In an era when success is so often defined in monetary terms, it’s nice to see something that’s done successfully inasmuch as it’s done sustainably. You get to live your passion, and you get to have your 10,000 CDs.

You talk, in college, about how you want to live your life. And then you go and you compromise for the rest of your life. I just don’t compromise very well. And artistic freedom is worth a lot to me. There’s no job I will ever have that will give me this much control. And believe me, I treasure that, because I know it won’t last forever. I treasure what happened at the Rocket, because that was an amazing group of people. I treasure my year writing for the Daily.

Do you wish you’d been able to do more at the Daily?
I do, just because there was so much creative juice there in the late ’70s. I mean, Craig Tomashoff [’82], who was at People magazine the last time I looked—he and I were editors at rival high school papers; John Keister [’80] of KING-TV’s “Almost Live”; Peter Callahan, who’s at the Tacoma News Tribune; Scott North [’01], who’s up at the Everett Herald; Jim Emerson [’80], who was the film critic at the Orange County Register and was co-writer of It’s Pat: The Movie, [starring Julia Sweeney, ’82]. That was an ambitious paper when I was there. When I’ve seen it since, it seems like its ambition is more careerist. But they were willing to take risks and devote space to things and experiment with design. That was group of people who meant to go out and do stuff.

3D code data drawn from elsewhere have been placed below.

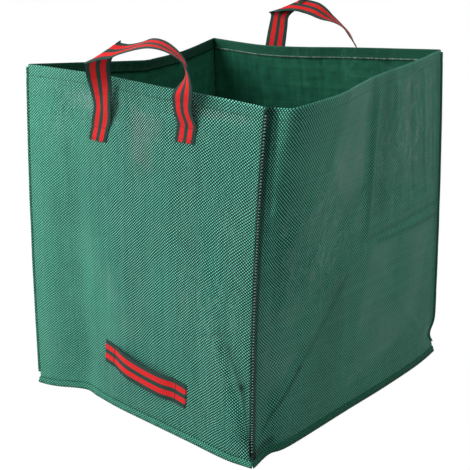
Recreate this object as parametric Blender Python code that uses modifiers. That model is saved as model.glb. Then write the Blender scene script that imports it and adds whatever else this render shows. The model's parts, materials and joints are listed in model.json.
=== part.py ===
"""Square garden waste bag of woven polypropylene with webbing handles.

Units are metres, +Z is up and the bag stands on z = 0. The front wall, which
carries the front carry handle and the tipping handle, faces -Y. Seen from the
front, the right wall faces +X.

Five woven panels are sewn edge to edge. Each wall is one sheet whose top is
turned in and down again as a hem. Sewn edges stand outwards as narrow seams.
"""
import math

import bmesh
import bpy
import numpy as np
from mathutils import Vector
from mathutils.bvhtree import BVHTree

# Driving sizes of the bag
BASE_WIDTH = 0.670
BASE_DEPTH = 0.670
HEIGHT = 0.760
HALF_WIDTH = BASE_WIDTH / 2
HALF_DEPTH = BASE_DEPTH / 2

# Woven sheet, its hem and the gap kept between touching pieces
FABRIC_THICKNESS = 0.0010
PIECE_GAP = 0.0003
HEM_DEPTH = 0.026
HEM_FOLD_RADIUS = 0.0011
HEM_CORNER_TRIM = 0.010
SEAM_LINE_HEIGHT = 0.014

# Seams: two turned-out edges sewn together
SEAM_THICKNESS = 0.0022
CORNER_SEAM_WIDTH = 0.0045
BASE_SEAM_SPREAD = 0.005
BASE_SEAM_LIFT = 0.0012
SEAM_EAR = 0.003

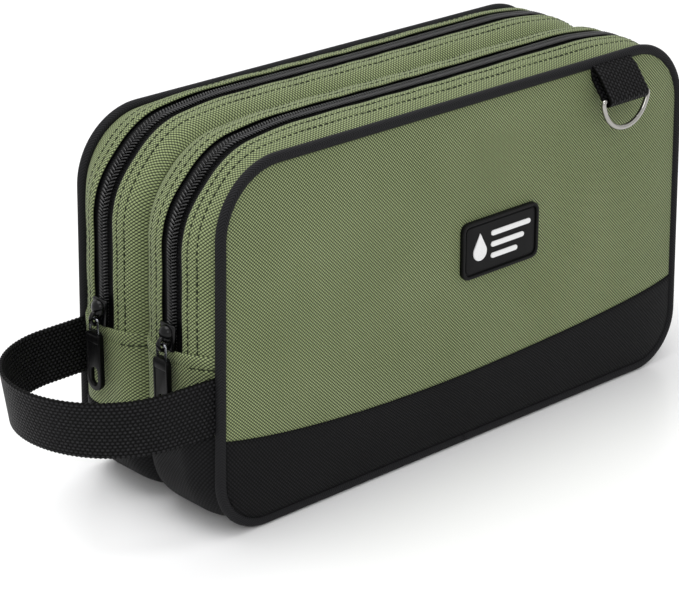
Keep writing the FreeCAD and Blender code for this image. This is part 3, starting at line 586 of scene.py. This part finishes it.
for side, centre, away in SIDES:
    rows = even_rows(centre + away * SEAM_REACH, MIDDLE_Y + away * SEAM_GAP, 44)
    hem = along_to(HEMS[side])
    for end in ("left", "right"):
        panel = flat_cloth(f"{side}_end_{end}", END_FOOT, hem, rows, 1.1 * MM)
        for point in panel.data.vertices:
            part = (point.co.y - rows[0]) / (rows[-1] - rows[0])
            to_hem = hem - point.co.x
            rise = 0.9 * MM * math.exp(-(to_hem / (9 * MM)) ** 2) + 0.3 * MM
            rise -= 0.5 * MM * math.exp(-(((to_hem - HEM_SEAM) / (0.7 * MM)) ** 2))
            rise -= 0.5 * MM * math.exp(-to_hem / (0.4 * MM))
            edge = min(part, 1 - part) / 0.08
            point.co.z = rise * min(edge, 1)
            sag = 0.9 * MM * math.sin(math.pi * 2 * part + 0.5) - 0.5 * MM
            point.co.x += sag * math.exp(-to_hem / (12 * MM))
        if end == "right":
            for point in panel.data.vertices:
                point.co.x = ALL_ROUND - point.co.x
            panel.data.flip_normals()
        puff_out(panel, 0.3 * MM)
        thicken(panel, 1.2 * MM)
        use(panel, green_cloth)
        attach(panel, "root")
        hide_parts(f"{side}_end_panel_{end}")

# Base wraps. Black polyester under each compartment and up both ends to the height of the
# bands, its top edge folded over the green and sewn down. The front one climbs to meet the
# band at the front seam.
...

There’s this very loose theme of “alternative country” running through No Depression, but you make a lot of surprising choices in terms of whom you cover—surprising either because they’re in the mainstream, like the Dixie Chicks, or because they seem to belong to a category other than country, like the Thrills or “Gatemouth” Brown.

[Co-editor] Peter [Blackstock] and I have radically different taste. And that helps. There’s crossover, or we couldn’t do this. But blues and bluegrass are in the magazine, principally, because I wish them to be. Kathleen Edwards and Hem are Peter’s picks. We try not to hold commercial success, or the absence of it, against an artist. If the work’s good, we’re interested.

Is it possible that there will be a hip-hop act covered in No Depression at some point?

I think it’s almost a certainty that there will be a hip-hop act covered at some point.